The fundamental steps of a training machine learning model with text data are:
- Get the data
- Pre-process the text data
- Feature Engineering
Convert text feature into the numerical feature with feature extracting module such as feature hashing, extract n-gram feature from the text data.
- Train the model
- Score dataset
- Evaluate the model
Here’s the final, completed graph of the pipeline we’ll be working on. We’ll provide the rationale for all the modules so you can make similar decisions on your own.
Data
In this pipeline, we use the Wikipedia SP 500 dataset. The dataset is derived from Wikipedia (https://www.wikipedia.org/) based on articles of each S&P 500 company. Before uploading to Azure Machine Learning designer, the dataset was processed as follows:
- Extract text content for each specific company
- Remove wiki formatting
- Remove non-alphanumeric characters
- Convert all text to lowercase
- Known company categories were added
Articles could not be found for some companies, so the number of records is less than 500.
Pre-process the text data
We use the Preprocess Text module to preprocess the text data, including detect the sentences, tokenize sentences and so on. You would found all supported options in the Preprocess Text article. After pre-processing text data, we use the Split Data module to randomly divide the input data so that the training dataset contains 50% of the original data and the testing dataset contains 50% of the original data.
Feature Engineering
In this sample, we will use two methods performing feature engineering.
Feature Hashing
We used the Feature Hashing module to convert the plain text of the articles to integers and used the integer values as input features to the model.

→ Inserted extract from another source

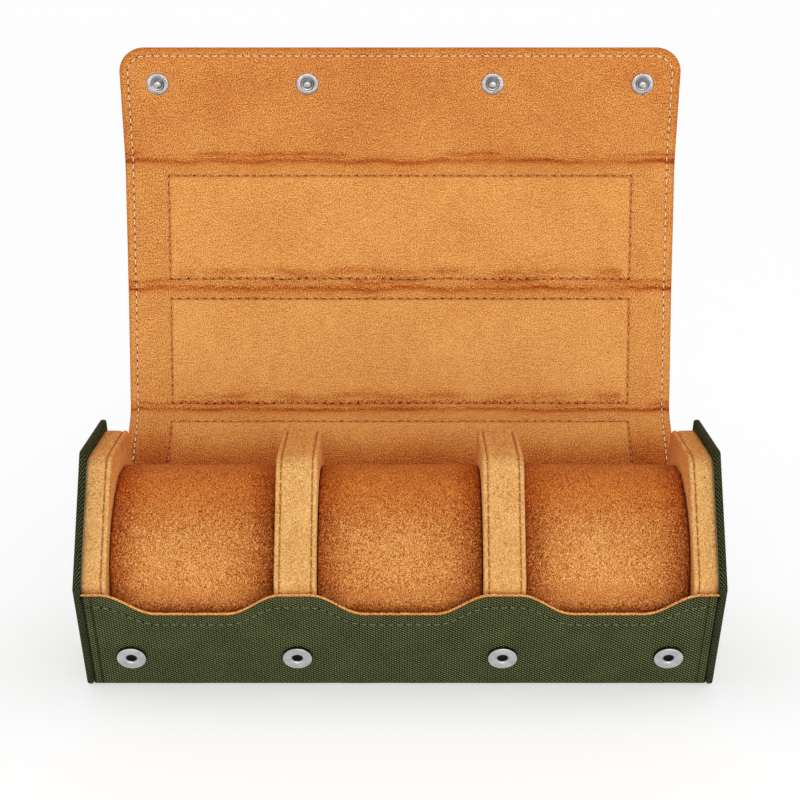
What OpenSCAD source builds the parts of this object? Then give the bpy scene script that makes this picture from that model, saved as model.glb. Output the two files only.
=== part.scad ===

The Feature Hashing module can be used to convert variable-length text documents to equal-length numeric feature vectors, using the 32-bit murmurhash v3 hashing method provided by the Vowpal Wabbit library. The objective of using feature hashing is dimensionality reduction; also feature hashing makes the lookup of feature weights faster at classification time because it uses hash value comparison instead of string comparison.
In the sample pipeline, we set the number of hashing bits to 14 and set the number of n-grams to 2. With these settings, the hash table can hold 2^14 entries, in which each hashing feature represents one or more n-gram features and its value represents the occurrence frequency of that n-gram in the text instance. For many problems, a hash table of this size is more than adequate, but in some cases, more space might be needed to avoid collisions. Evaluate the performance of your machine learning solution using different number of bits.
Extract N-Gram Feature from Text
An n-gram is a contiguous sequence of n terms from a given sequence of text. An n-gram of size 1 is referred to as a unigram; an n-gram of size 2 is a bigram; an n-gram of size 3 is a trigram. N-grams of larger sizes are sometimes referred to by the value of n, for instance, “four-gram”, “five-gram”, and so on.
We used Extract N-Gram Feature from Text module as another solution for feature engineering. This module first extracts the set of n-grams, in addition to the n-grams, the number of documents where each n-gram appears in the text is counted(DF). In this sample, TF-IDF metric is used to calculate feature values. Then, it converts unstructured text data into equal-length numeric feature vectors where each feature represents the TF-IDF of an n-gram in a text instance.
After converting text data into numeric feature vectors, A Select Column module is used to remove the text data from the dataset.
Train the model
Your choice of algorithm often depends on the requirements of the use case. Because the goal of this pipeline is to predict the category of company, a multi-class classifier model is a good choice. Considering that the number of features is large and these features are sparse, we use Multiclass Logistic Regression model for this pipeline.
Test, evaluate, and compare
We split the dataset and use different datasets to train and test the model to make the evaluation of the model more objective.
After the model is trained, we would use the Score Model and Evaluate Model modules to generate predicted results and evaluate the models. However, before using the Score Model module, performing feature engineering as what we have done during training is required.
For Feature Hashing module, it is easy to perform feature engineer on scoring flow as training flow. Use Feature Hashing module directly to process the input text data.
For Extract N-Gram Feature from Text module, we would connect the Result Vocabulary output from the training dataflow to the Input Vocabulary on the scoring dataflow, and set the Vocabulary mode parameter to ReadOnly.
After finishing the engineering step, Score Model could be used to generate predictions for the test dataset by using the trained model. To check the result, select the output port of Score Model and then select Visualize.
We then pass the scores to the Evaluate Model module to generate evaluation metrics. Evaluate Model has two input ports, so that we could evaluate and compare scored datasets that are generated with different methods. In this sample, we compare the performance of the result generated with feature hashing method and n-gram method. To check the result, select the output port of the Evaluate Model and then select Visualize.
Build inference pipeline to deploy a real-time endpoint
After submitting the training pipeline above successfully, you can register the output of the circled module as dataset.
To register dataset, you need to select Extract N-Gram Feature from Text module and switch to Outputs+logs tab in the right pane. Click on Register dataset and fill in the pop-up window.
After register dataset successfully in the training pipeline, you can create real-time inference pipeline. You need to adjust your inference pipeline manually to the following graph:
Then submit the inference pipeline, and deploy a real-time endpoint.